The definitions are relatively obvious; however it is important to note that some are percentages and some are counts(the number_* ones).

And Finally…

We now know how to take Watson Speech To Text results, create a reference, correct the reference and measure the Word Error Rate. This technique and idea works for any Speech To Text(STT) or Automatic Speech Recognition(ASR) system; caveat being you will have to do your own transformations if the STT engine is not Watson.

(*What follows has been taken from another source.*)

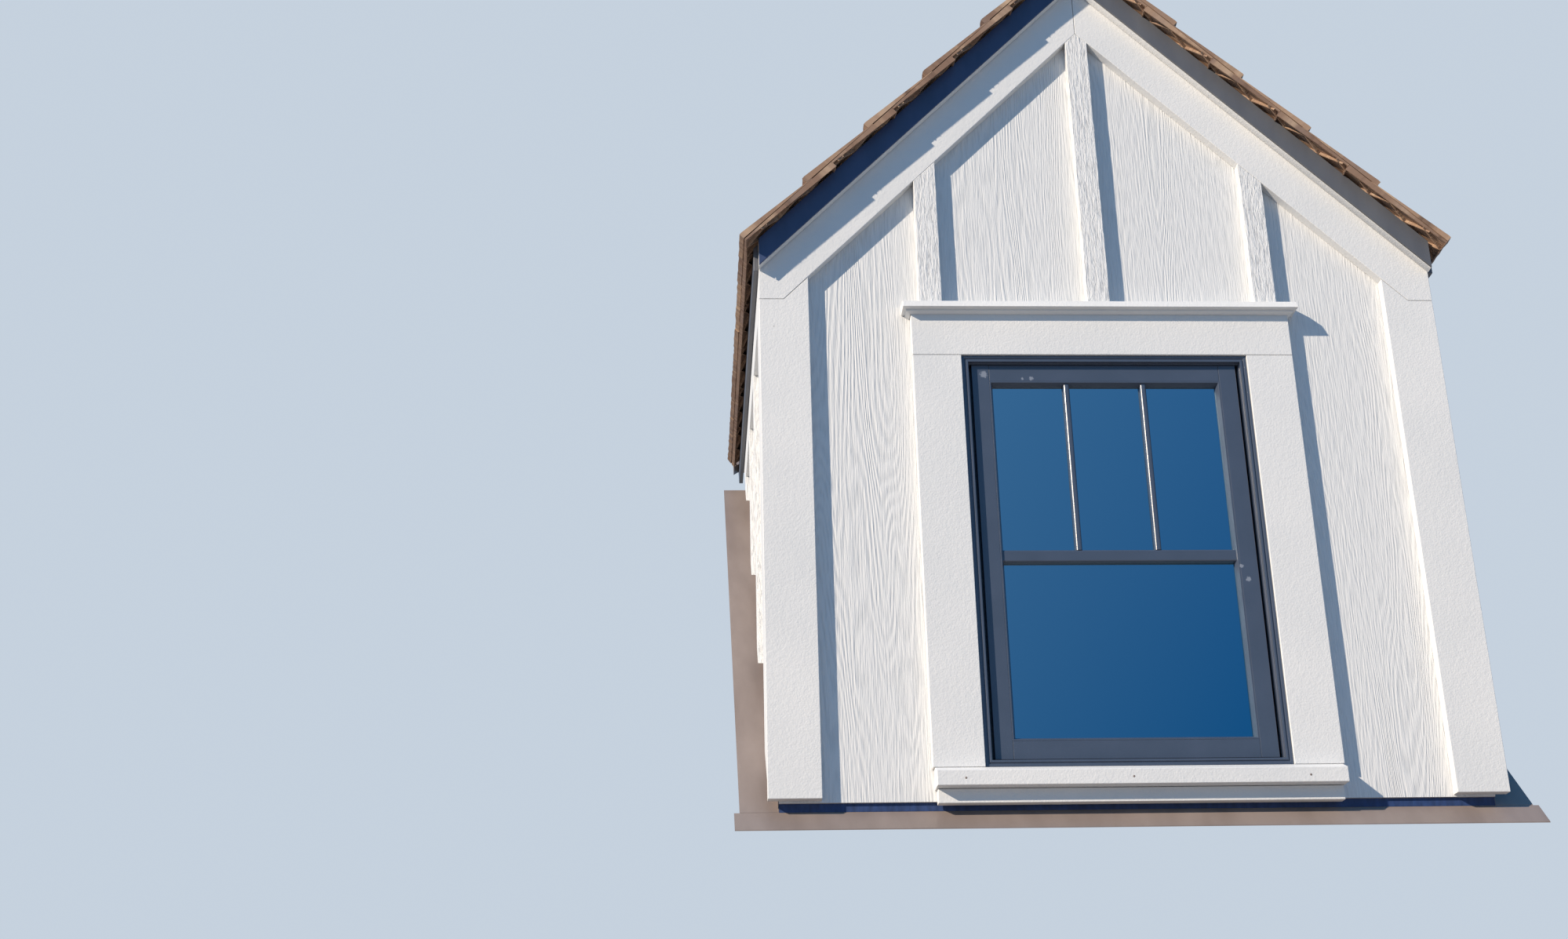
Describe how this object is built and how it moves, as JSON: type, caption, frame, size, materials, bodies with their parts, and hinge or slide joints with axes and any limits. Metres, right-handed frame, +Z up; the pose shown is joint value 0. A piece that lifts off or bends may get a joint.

The value of this information is that we can now use it to see if we can improve the results. IBM Watson Speech To Text offers many nobs to turn to customize and train your own Language and Acoustic model. They are documented here. In my next piece, I’ll go through how to train a model.

About the Author

I joined IBM Watson from the IBM WebSphere team — I had built a relay transcoding Phone audio (SIP/RTP) into PCM over a Websocket that could be streamed directly to Watson’s Speech to Text(STT) Service. This eventually ended up turning into the IBM Voice Gateway. Doing this naturally required building relationships with the Speech To Text development team.

When I moved to IBM Watson I was labeled the Speech To Text expert for our team; not because I was an expert, but because I had more experience than most. In any case, I have actually seen a lot of the missed expectations and pitfalls of implementing Speech To Text systems. And while still no ‘expert’, I do believe I have some salient advice. Take it as you see fit.